“Esodati” e ricongiunzioni onerose, sciopero unitario il 13 aprile

Pubblicato il 29 Marzo 2012 - 12:23 OLTRE 6 MESI FA

ROMA – La questione “esodati” si fa incandescente: tutte le organizzazioni sindacali si sono date appuntamento il 13 aprile a Roma per uno sciopero unitario. Lo stato di agitazione è stato indetto per costringere il governo a varare misure di protezione per una platea di 350 mila lavoratori sospesi nella terra di nessuno dei senza stipendio e senza pensione. Una situazione che riguarda un numero enorme di persone, di cui già definire l’entità è un’impresa.

Comunque un esercito, considerando che è di 22 milioni il totale dei trattamenti pensionistici (considerate le pensioni doppie) per 17 milioni di titolari di un assegno previdenziale: gli esodati rappresenterebbero un 2% che concentrato nel breve volgere di qualche mese è una cifra rilevantissima. Ai sindacati non bastano le rassicurazioni differite nel tempo: vogliono che la riforma Fornero non si applichi a loro o quantomeno preveda un’uscita controllata e tutelata. Tiene banco anche la questione delle ricongiunzioni onerose. Parliamo della possibilità di riunire tutte i cespiti contributivi dentro un’unica cassa previdenziale: ottenere il ricongiungimento spesso vuol dire sborsare somme che i sindacati giudicano inique e penalizzanti.

Non bastano, sempre a proposito di esodati, le rassicurazioni di Fornero (entro giugno un decreto), di Mastrapasqua direttore dell’Inps che si accoda e si mostra piuttosto cauto nell’indicare cifre e scadenze. Anche il presidente della Repubblica Napolitano è intervenuto sul tema mercoledì 28 marzo garantendo che una soluzione è allo studio. Il fatto è che mancano le risorse per la copertura finanziaria di un eventuale provvedimento che accontenti tutti.

La riforma, come è scritto nella legge 214/2011 articolo 24, prevede un decreto ad hoc entro giugno: serve tempo per definire i criteri di accesso alla pensione con i vecchi requisiti. Riguarda coloro che sono interessati da procedure di mobilità, o percettori di fondi di solidarietà, o chi aveva stipulato accordi con le aziende per l’uscita anticipata in vista del pensionamento. Questi ultimi avevano accettato l’incentivo della aziende per lasciare in anticipo il lavoro e che hanno visto allontanarsi di anni l’arrivo del sospirato assegno previdenziale per effetto della riforma (innalzamento dell’età pensionabile, scomparsa della pensione di anzianità ecc..).

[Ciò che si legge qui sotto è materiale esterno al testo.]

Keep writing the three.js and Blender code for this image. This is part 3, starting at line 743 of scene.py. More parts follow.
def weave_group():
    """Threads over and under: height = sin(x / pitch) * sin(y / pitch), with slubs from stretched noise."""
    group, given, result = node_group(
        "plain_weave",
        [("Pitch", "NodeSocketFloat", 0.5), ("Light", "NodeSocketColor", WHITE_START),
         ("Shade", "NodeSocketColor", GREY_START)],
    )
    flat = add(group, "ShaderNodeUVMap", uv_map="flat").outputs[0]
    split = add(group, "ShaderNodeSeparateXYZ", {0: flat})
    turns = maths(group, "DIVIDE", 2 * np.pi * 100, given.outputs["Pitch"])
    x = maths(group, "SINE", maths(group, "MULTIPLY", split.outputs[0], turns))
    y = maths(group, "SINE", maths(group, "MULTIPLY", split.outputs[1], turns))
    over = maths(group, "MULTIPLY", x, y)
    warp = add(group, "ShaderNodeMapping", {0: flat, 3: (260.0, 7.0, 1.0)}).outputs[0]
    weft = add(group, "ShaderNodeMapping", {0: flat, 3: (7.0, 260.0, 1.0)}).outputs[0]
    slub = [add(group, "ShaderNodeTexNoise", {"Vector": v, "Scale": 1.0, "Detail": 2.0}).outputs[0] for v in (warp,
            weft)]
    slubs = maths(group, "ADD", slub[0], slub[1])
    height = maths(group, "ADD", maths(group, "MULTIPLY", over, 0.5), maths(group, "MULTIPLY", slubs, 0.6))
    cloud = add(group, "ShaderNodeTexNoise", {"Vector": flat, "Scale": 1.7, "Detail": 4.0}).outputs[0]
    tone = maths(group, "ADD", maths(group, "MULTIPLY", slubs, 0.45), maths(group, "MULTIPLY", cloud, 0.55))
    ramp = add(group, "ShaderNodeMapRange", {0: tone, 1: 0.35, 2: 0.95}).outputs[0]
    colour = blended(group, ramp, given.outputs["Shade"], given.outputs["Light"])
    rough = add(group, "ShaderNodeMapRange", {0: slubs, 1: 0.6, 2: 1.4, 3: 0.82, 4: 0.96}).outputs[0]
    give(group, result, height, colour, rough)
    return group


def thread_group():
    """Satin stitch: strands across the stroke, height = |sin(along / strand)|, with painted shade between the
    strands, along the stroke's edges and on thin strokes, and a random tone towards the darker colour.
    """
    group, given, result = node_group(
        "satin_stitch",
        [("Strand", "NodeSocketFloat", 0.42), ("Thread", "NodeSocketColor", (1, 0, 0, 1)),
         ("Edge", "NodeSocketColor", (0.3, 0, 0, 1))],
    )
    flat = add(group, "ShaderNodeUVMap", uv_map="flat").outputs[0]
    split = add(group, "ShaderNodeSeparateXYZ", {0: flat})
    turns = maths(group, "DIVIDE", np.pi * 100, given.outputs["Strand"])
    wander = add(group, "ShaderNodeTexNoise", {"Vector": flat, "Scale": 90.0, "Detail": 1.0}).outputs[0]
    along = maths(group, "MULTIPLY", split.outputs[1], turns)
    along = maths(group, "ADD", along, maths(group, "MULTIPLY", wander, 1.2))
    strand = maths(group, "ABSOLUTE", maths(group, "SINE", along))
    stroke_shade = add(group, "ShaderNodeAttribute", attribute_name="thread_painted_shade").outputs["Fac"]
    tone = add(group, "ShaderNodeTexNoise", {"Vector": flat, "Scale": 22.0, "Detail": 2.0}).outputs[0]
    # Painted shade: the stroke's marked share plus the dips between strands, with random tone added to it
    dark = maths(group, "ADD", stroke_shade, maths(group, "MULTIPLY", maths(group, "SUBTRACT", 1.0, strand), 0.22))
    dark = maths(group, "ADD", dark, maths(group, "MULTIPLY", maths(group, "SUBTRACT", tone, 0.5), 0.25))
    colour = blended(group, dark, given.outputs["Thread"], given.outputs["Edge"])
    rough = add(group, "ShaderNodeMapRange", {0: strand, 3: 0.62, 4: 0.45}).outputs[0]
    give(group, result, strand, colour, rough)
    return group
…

Ma come si è arrivati a questo punto? Il 17 gennaio, con il decreto milleproroghe, coincide temporalmente con il primo tentativo di sanare la questione: la prima quantificazione del Governo assumeva come dato di riferimento 65 mila lavoratori, l’Inps avendo considerato tutti quei lavoratori che avevano lasciato il lavoro e avrebbero maturato i requisiti di normale pensionamento dopo la fine dell’anno. Per questa platea le risorse erano venute fuori: 240 milioni per il 2013, 630 milioni per il 2014, 1 miliardo e 40 milioni per il 2015, 1 miliardo e 200 milioni per il 2016, un miliardo per il 2017, 610 milioni per il 2018 e 300 milioni per il 2019.

Un mese dopo, a metà marzo, la cifra degli esodati lievita a 350 mila. Il ministro Fornero si impegna a prendere una decisione entro giugno ma avverte che di soldi per accontentare tutti non ce n’è. Un punto viene fisssato: chi ha maturato i vecchi requisiti entro il 31 dicembre 2011 no sarà toccato dalla Riforma. Stessa sorte potrebbe essere accordata a coloro che hanno firmato l’accordo all’esodo entro il 4 dicembre 2011, soluzione applicabile secondo il ministero, appunto ai 65 mila.